AWARDS & DISTINCTIONS
Honorable Mention, 2018 William Sanders Scarborough Prize, Modern Language Association
Savoring the Salt: The Legacy of Toni Cade Bambara
- Publisher / Date: Temple University Press, 2007
The extraordinary spirit of Toni Cade Bambara lives on in Savoring the Salt, a vibrant and appreciative recollection of the work and legacy of the multi-talented, African American writer, teacher, filmmaker, and activist. Among the contributors who remember Bambara, reflect on her work, and examine its meaning today are Toni Morrison, Amiri Baraka, Pearl Cleage, Ruby Dee, Beverly Guy-Sheftall, Nikki Giovanni, Avery Gordon Audre Lorde, and Sonia Sanchez.
Admiring readers have kept Bambara's fiction in print since her first collection of stories, Gorilla, My Love, was published in 1972. She continued to write-and her audience and reputation continued to grow-until her untimely death in 1995. Savoring the Salt includes excerpts from her published and unpublished writings, along with interviews and photos of Bambara. The mix of poets and scholars, novelists and critics, political activists, and filmmakers represented here testifies to the ongoing importance and enduring appeal of her work.

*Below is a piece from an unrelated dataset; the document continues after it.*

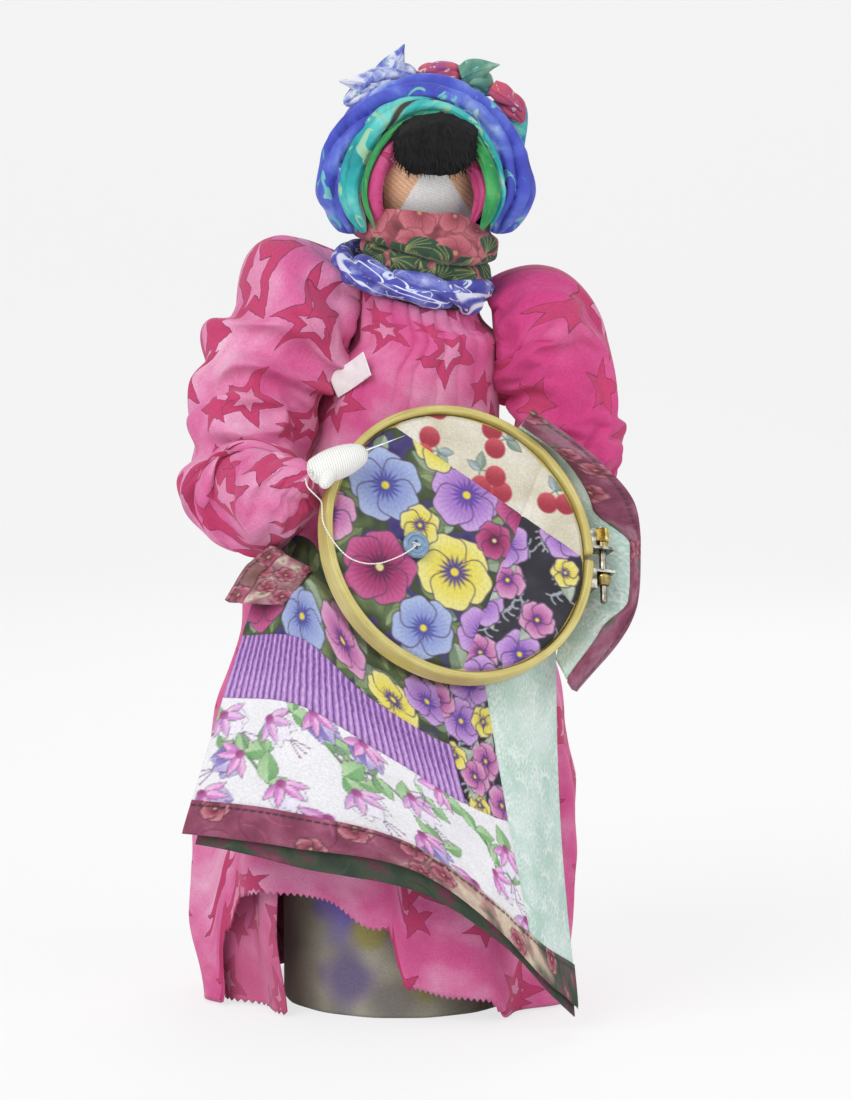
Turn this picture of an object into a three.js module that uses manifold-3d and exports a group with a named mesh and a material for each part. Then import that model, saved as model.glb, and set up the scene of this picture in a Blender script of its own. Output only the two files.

Worrying the Line: Black Women Writers, Lineage, and Literary Tradition
- Publisher / Date: The University of North Carolina Press, 2005
In blues music, "worrying the line" is the technique of breaking up a phrase by changing pitch, adding a shout, or repeating words in order to emphasize, clarify, or subvert a moment in a song. Professor Cheryl A. Wall applies this term to fiction and nonfiction writing by African American women in the twentieth century, demonstrating how these writers bring about similar changes in African American and American literary traditions.
Examining the works of Lucille Clifton, Gayl Jones, Audre Lorde, Paule Marshall, Toni Morrison, Gloria Naylor, and Alice Walker, Wall highlights ways in which these authors construct family genealogies, filling in the gaps with dreams, rituals, music, or images that forge a connection to family lost through slavery. For the black woman author, Professor Wall contends, this method of revising and extending canonical forms provides the opportunity to comment on the literary past while also calling attention to the historical effects of slavery that remain. For the reader, Wall shows, the images and words combine to create a new kind of text that extends meanings of the line, both as lineage and as literary tradition.
AWARDS & DISTINCTIONS
Nominated by the Zora Neale Hurston/Richard Wright Foundation for a 2006 Hurston/Wright Legacy Award for Nonfiction.
Identified as a 2006 Honor Book by the New Jersey Council for the Humanities.
Zora Neale Hurston’s "Their Eyes Were Watching God: A Casebook"
- Publisher / Date: Oxford University Press, 2000
This collection of previously published essays concerning Zora Neale Hurston's most widely read and widely taught novel will be useful to both students and scholars. As Professor Cheryl Wall notes in her introduction, Their Eyes Were Watching God has recently attained canonical status, due in large part to the proliferation of critical interest in the novel. Wall has selected essays that provide both a clear overview of the novel's critical history and substantial insight into debates that continue to influence responses to Hurston's work.
Women of the Harlem Renaissance
- Publisher / Date: Indiana University Press, 1995
For her multidimensional study, Professor Wall chooses to use the most expansive definition of the Harlem Renaissance in order to include writers whose work was published during the Depression and women like Ann Spencer, who lived outside of Harlem. But while Professor Wall discusses the significant contributions of Spencer, Marita Bonner and Georgia Douglas Johnson, her focus is firmly on three central figures: Jessie Redmon Fauset, Nella Larsen and Zora Neale Hurston. Wall offers a wealth of information and insight on their work, lives and interaction with other writers. The three women are quite different. The vivacious Fauset (Plum Bun) was a middle-class, well-traveled northerner who, as literary editor of W.E.B. Du Bois's The Crisis from 1919 to 1926, came to know many of the great literary figures of the time. Larsen had a more tumultuous background and never fit in anywhere until her move to Harlem. It was then that she wrote her acclaimed Quicksand and Passing, the novels that made her part of the inner circle before she disappeared almost as quickly as she appeared. The most celebrated woman writer of the period, Hurston (Their Eyes Were Watching God and Mules & Men) was also one of the era's few true daughters of the rural South and spent most of the years of the Harlem Renaissance on the road. Professor Wall offers strong critiques of these women's work, uncovering certain similarities, including, most importantly, the travel motif as not only a reflection of the mass migrations of the day but also a larger dislocation.